Godard: Six fois deux ou trois choses...

Le nom Cognacq-Jay fait écho à la Samaritaine (fondée par M. Cognacq et Mme Jaÿ) et à la télévision (les fameux studios, ceux surtout de l'ORTF, entre 1964 et 1975, puis de TF1 entre 1975 et 1992). Echo qu'on pourrait résumer par un slogan: Cognacq-Jay = Samaritaine + Télévision, ce qui n'aurait pas été pour déplaire à Jean-Luc Godard, d'autant que celui-ci est né justement rue Cognacq-Jay, au n°2 pour être précis, soit à quelques encablures (si je puis dire) des numéros 13-15, adresse des futurs studios de la télévision française. Une façon de lier, relier, consommation et communication, avec les contrechamps habituels, d'un côté: les faux-semblants (les exigences modernes du bien-être) de cette société de consommation que symbolise le grand magasin parisien, à travers par exemple les grands ensembles qui, dans les années 60, en banlieue, se développaient à la vitesse grand V (le nouvel espace urbain); de l'autre: la fausse "proximité" (sociologiquement parlant) des moyens de communication que représente la télévision, à l'instar de ces nouvelles chaînes du service public, nées au milieu des années 70 (l'après-ORTF).
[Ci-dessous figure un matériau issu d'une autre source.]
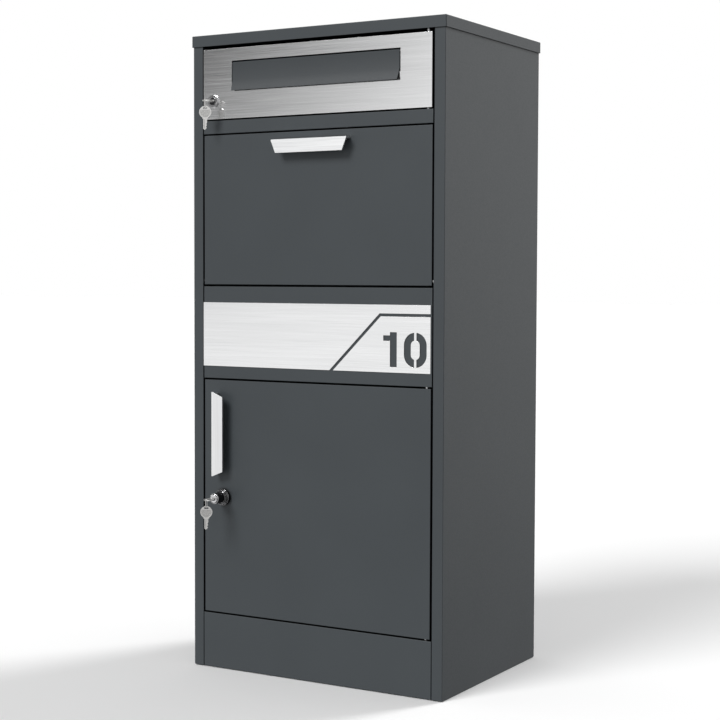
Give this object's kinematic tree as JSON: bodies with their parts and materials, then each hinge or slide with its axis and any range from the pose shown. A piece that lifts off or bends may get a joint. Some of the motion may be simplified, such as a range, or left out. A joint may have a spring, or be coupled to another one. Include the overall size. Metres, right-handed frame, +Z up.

Faire ainsi le lien – avec toute la gymnastique que ce genre d'opération implique – entre Deux ou trois choses... (1966) et Six fois deux (1976), c'est-à-dire "six fois deux ou trois choses", sur et sous le quotidien des gens, de ces gens dont on ne parle pas ou si peu, qui eux-mêmes ne parlent pas ou si peu, qui vivent dans des barres (aux 4000) ou ailleurs... et que seule la forme documentaire, qu'elle soit fictive ou non, permet de faire exister, mieux: d'approcher, comme c'est le cas avec la série télévisée, qui voit Godard – et Anne-Marie Miéville, apport décisif – ajouter, dix ans après, à l'aspect purement critique que revêtait Deux ou trois choses... une dimension pédagogique, mieux: une proposition, quant à ce que devrait être la télévision.